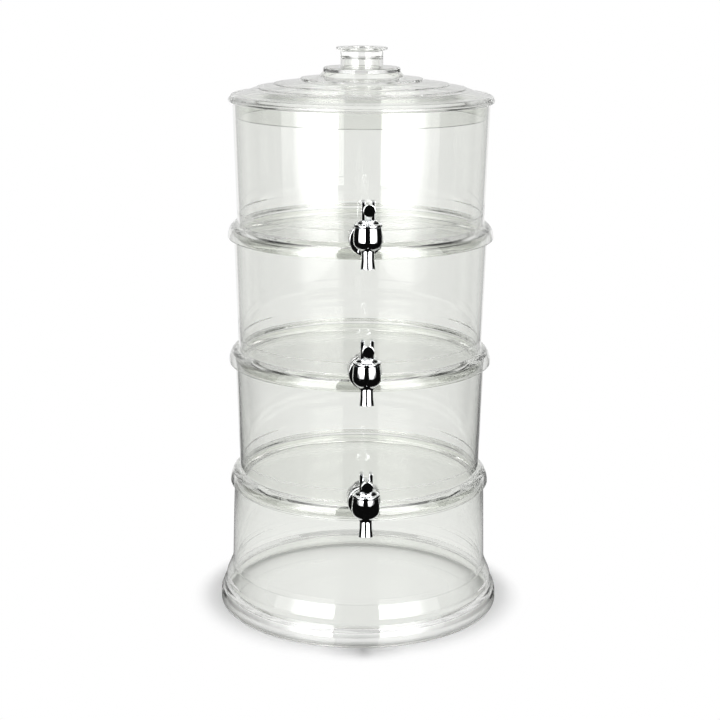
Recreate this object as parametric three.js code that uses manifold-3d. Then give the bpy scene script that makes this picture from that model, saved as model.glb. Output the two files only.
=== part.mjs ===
// Tiered beverage dispenser: a clear stand, three clear tanks that nest on it, each with a spigot,
// and a clear lid. Millimetres, +Z up. The spigots face -Y. The origin is on the ground, in the middle
// of the whole object's length from the stand's back to the levers' balls.

import * as THREE from 'three';
import { mergeVertices } from 'three/addons/utils/BufferGeometryUtils.js';
import Module from 'manifold-3d';

const wasm = await Module();
wasm.setup();

// Driving dimensions of the stack
const tierNames = ['lower', 'middle', 'upper'];
const tierPitch = 128.8;
const standRingHeight = 130.6;
const collarRadius = 135;
const collarSpread = 9.9;
const collarHeight = 15;
const collarWall = 2.6;
const mouthSpread = 3.5;
const tankWall = 3;
const rimRise = 8.7;
const nestClearance = 0.6;
const seatGap = 0.3;
const cutOverrun = 1;

// Tank floor and inside
const floorDrop = 1;
const floorThickness = 4;
const floorFillet = 5;
const nestChamfer = 1.5;
const shoulderHeight = 26.6;
const shoulderStep = 1;

// Port, where the spigot passes through the tank wall
const portHeight = 20;
const portPadRadius = 16.2;
const portPadProud = 1;
const portPadStand = 1.7;
const portClearance = 0.5;

// Stand
const standLedge = 2.6;
const standDraft = 2.1;
const standFootSpread = 12.8;
const standWall = 3;
const standFlareHeight = 46;
const standShoulder = 2;
const standPlateHeight = 12;
const standPlateThickness = 3;
const standPlateFillet = 2;
const standFootFlat = 3.1;
const standFootChamfer = 1.2;
const standFlareWall = 3.6;
// Each pair is a share of the way out from wall to foot, then of the height up the flare.
const standFlareShares = [
  [1, 0.217], [0.797, 0.359], [0.617, 0.465], [0.54, 0.587], [0.29, 0.752], [0.1, 0.87],
];

// Lid
const lidRimSpread = 4.4;
const lidRimHeight = 9.5;
const lidRimDrop = 3.2;
const lidRimWall = 2.2;
const lidRimRound = 1.9;
const lidWall = 2.6;
const lidDomeRise = 22.7;
const lidSkirtDrop = 8.4;
const lidSkirtWall = 2.6;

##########

**YOUR INSTRUCTIONS:** Return every line exactly.

**REPLY:**
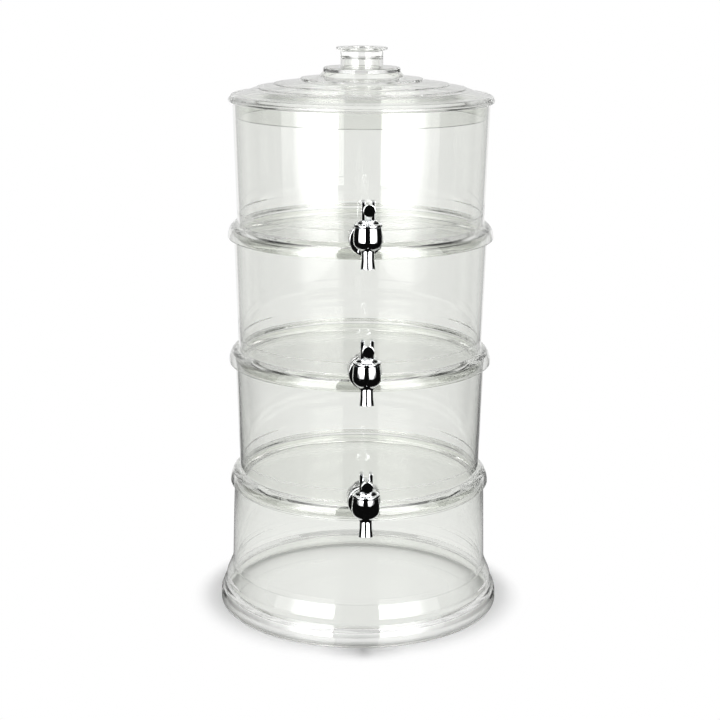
Recreate this object as parametric three.js code that uses manifold-3d. Then give the bpy scene script that makes this picture from that model, saved as model.glb. Output the two files only.
=== part.mjs ===
// Tiered beverage dispenser: a clear stand, three clear tanks that nest on it, each with a spigot,
// and a clear lid. Millimetres, +Z up. The spigots face -Y. The origin is on the ground, in the middle
// of the whole object's length from the stand's back to the levers' balls.

import * as THREE from 'three';
import { mergeVertices } from 'three/addons/utils/BufferGeometryUtils.js';
import Module from 'manifold-3d';

const wasm = await Module();
wasm.setup();

// Driving dimensions of the stack
const tierNames = ['lower', 'middle', 'upper'];
const tierPitch = 128.8;
const standRingHeight = 130.6;
const collarRadius = 135;
const collarSpread = 9.9;
const collarHeight = 15;
const collarWall = 2.6;
const mouthSpread = 3.5;
const tankWall = 3;
const rimRise = 8.7;
const nestClearance = 0.6;
const seatGap = 0.3;
const cutOverrun = 1;

// Tank floor and inside
const floorDrop = 1;
const floorThickness = 4;
const floorFillet = 5;
const nestChamfer = 1.5;
const shoulderHeight = 26.6;
const shoulderStep = 1;

// Port, where the spigot passes through the tank wall
const portHeight = 20;
const portPadRadius = 16.2;
const portPadProud = 1;
const portPadStand = 1.7;
const portClearance = 0.5;

// Stand
const standLedge = 2.6;
const standDraft = 2.1;
const standFootSpread = 12.8;
const standWall = 3;
const standFlareHeight = 46;
const standShoulder = 2;
const standPlateHeight = 12;
const standPlateThickness = 3;
const standPlateFillet = 2;
const standFootFlat = 3.1;
const standFootChamfer = 1.2;
const standFlareWall = 3.6;
// Each pair is a share of the way out from wall to foot, then of the height up the flare.
const standFlareShares = [
  [1, 0.217], [0.797, 0.359], [0.617, 0.465], [0.54, 0.587], [0.29, 0.752], [0.1, 0.87],
];

// Lid
const lidRimSpread = 4.4;
const lidRimHeight = 9.5;
const lidRimDrop = 3.2;
const lidRimWall = 2.2;
const lidRimRound = 1.9;
const lidWall = 2.6;
const lidDomeRise = 22.7;
const lidSkirtDrop = 8.4;
const lidSkirtWall = 2.6;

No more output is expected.